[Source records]
+ + + + + + +
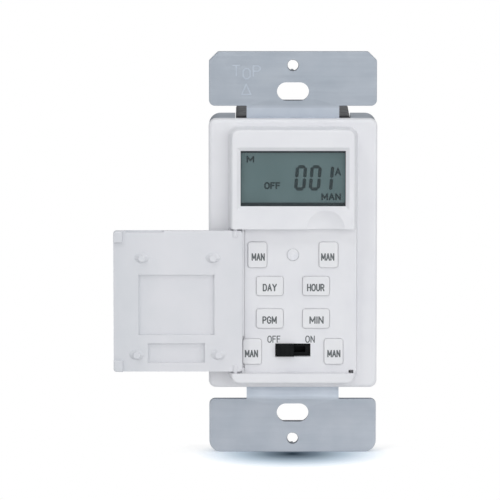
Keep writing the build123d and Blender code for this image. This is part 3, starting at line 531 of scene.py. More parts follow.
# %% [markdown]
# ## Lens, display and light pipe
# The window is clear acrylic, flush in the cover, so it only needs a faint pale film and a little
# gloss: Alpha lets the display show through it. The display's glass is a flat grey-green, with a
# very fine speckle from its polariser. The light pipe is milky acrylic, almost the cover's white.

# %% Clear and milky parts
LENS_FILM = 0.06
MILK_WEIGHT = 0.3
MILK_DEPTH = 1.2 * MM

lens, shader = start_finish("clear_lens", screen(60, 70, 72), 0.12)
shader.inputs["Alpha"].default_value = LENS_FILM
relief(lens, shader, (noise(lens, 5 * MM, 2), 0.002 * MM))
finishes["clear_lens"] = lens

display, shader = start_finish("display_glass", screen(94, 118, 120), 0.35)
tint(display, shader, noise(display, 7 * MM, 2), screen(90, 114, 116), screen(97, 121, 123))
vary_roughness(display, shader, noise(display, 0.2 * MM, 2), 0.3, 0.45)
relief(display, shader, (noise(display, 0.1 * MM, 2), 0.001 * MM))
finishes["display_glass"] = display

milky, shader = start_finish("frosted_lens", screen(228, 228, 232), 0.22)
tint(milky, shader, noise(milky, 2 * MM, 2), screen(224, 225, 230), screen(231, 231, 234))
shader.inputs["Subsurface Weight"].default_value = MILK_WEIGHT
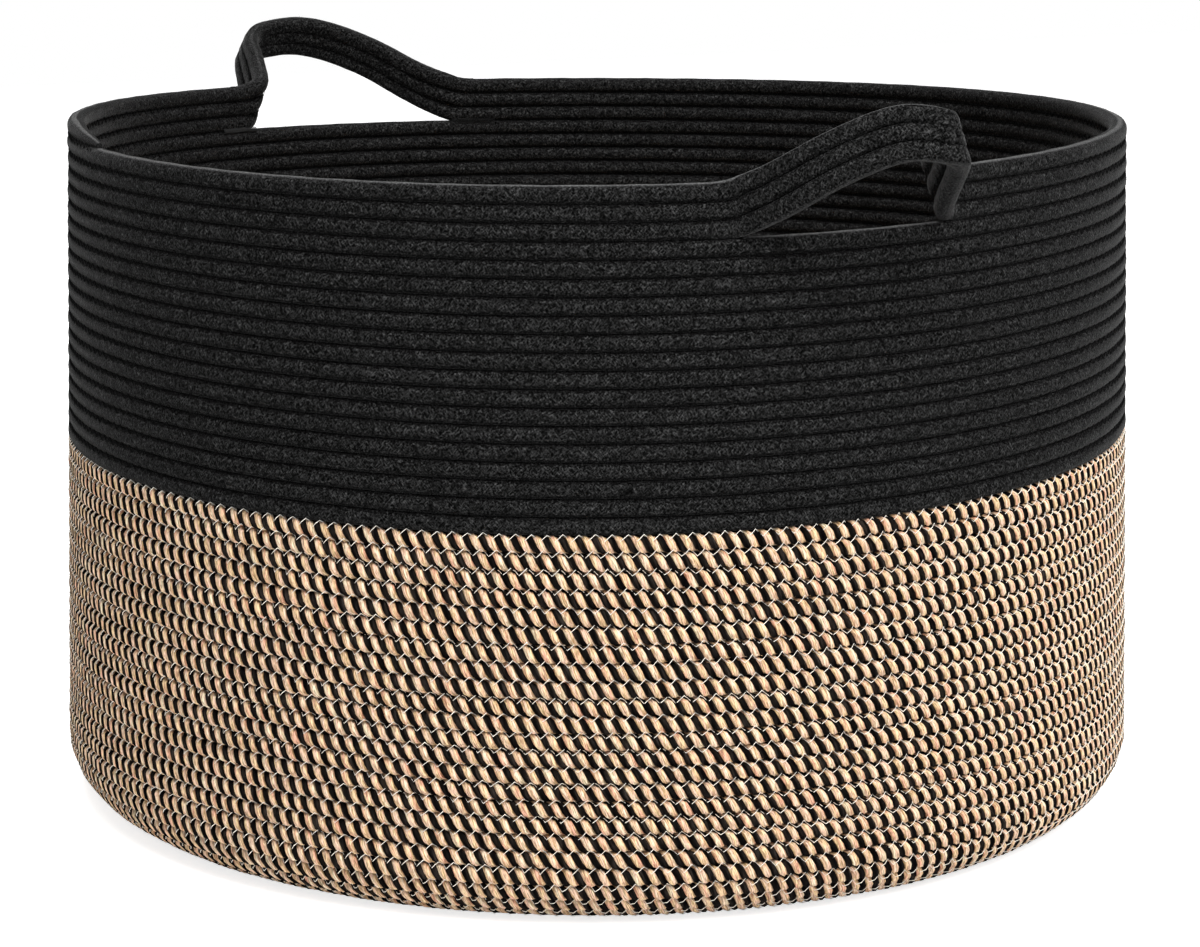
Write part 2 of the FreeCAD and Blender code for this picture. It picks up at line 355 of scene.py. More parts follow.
+ + + + + + +
## Exercise objective
Write each line above out exactly.

## Task answer
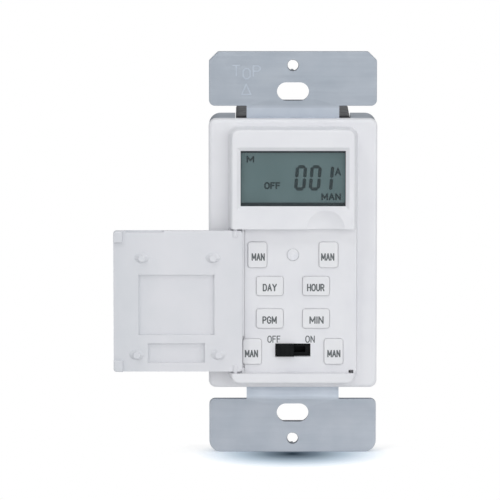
Keep writing the build123d and Blender code for this image. This is part 3, starting at line 531 of scene.py. More parts follow.
# %% [markdown]
# ## Lens, display and light pipe
# The window is clear acrylic, flush in the cover, so it only needs a faint pale film and a little
# gloss: Alpha lets the display show through it. The display's glass is a flat grey-green, with a
# very fine speckle from its polariser. The light pipe is milky acrylic, almost the cover's white.

# %% Clear and milky parts
LENS_FILM = 0.06
MILK_WEIGHT = 0.3
MILK_DEPTH = 1.2 * MM

lens, shader = start_finish("clear_lens", screen(60, 70, 72), 0.12)
shader.inputs["Alpha"].default_value = LENS_FILM
relief(lens, shader, (noise(lens, 5 * MM, 2), 0.002 * MM))
finishes["clear_lens"] = lens

display, shader = start_finish("display_glass", screen(94, 118, 120), 0.35)
tint(display, shader, noise(display, 7 * MM, 2), screen(90, 114, 116), screen(97, 121, 123))
vary_roughness(display, shader, noise(display, 0.2 * MM, 2), 0.3, 0.45)
relief(display, shader, (noise(display, 0.1 * MM, 2), 0.001 * MM))
finishes["display_glass"] = display

milky, shader = start_finish("frosted_lens", screen(228, 228, 232), 0.22)
tint(milky, shader, noise(milky, 2 * MM, 2), screen(224, 225, 230), screen(231, 231, 234))
shader.inputs["Subsurface Weight"].default_value = MILK_WEIGHT
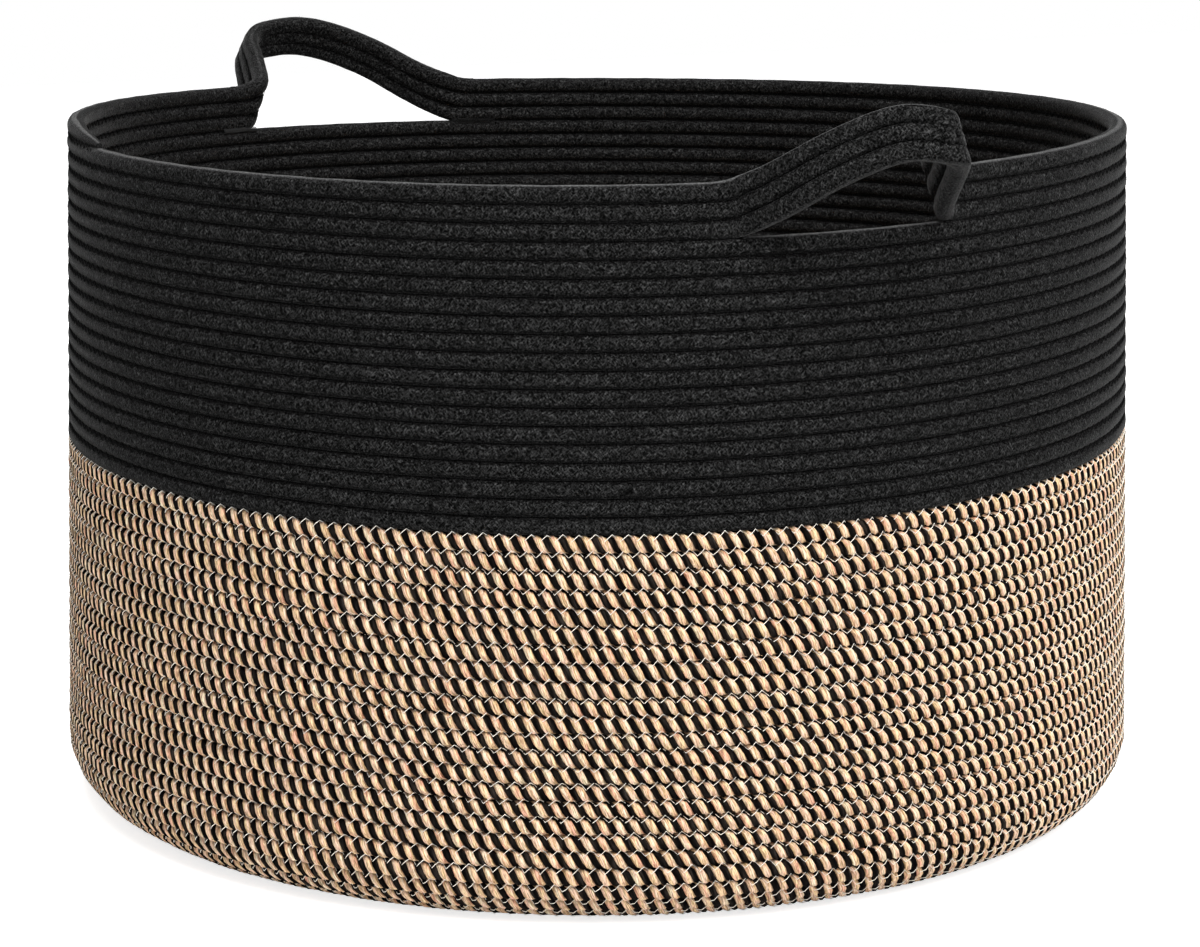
Write part 2 of the FreeCAD and Blender code for this picture. It picks up at line 355 of scene.py. More parts follow.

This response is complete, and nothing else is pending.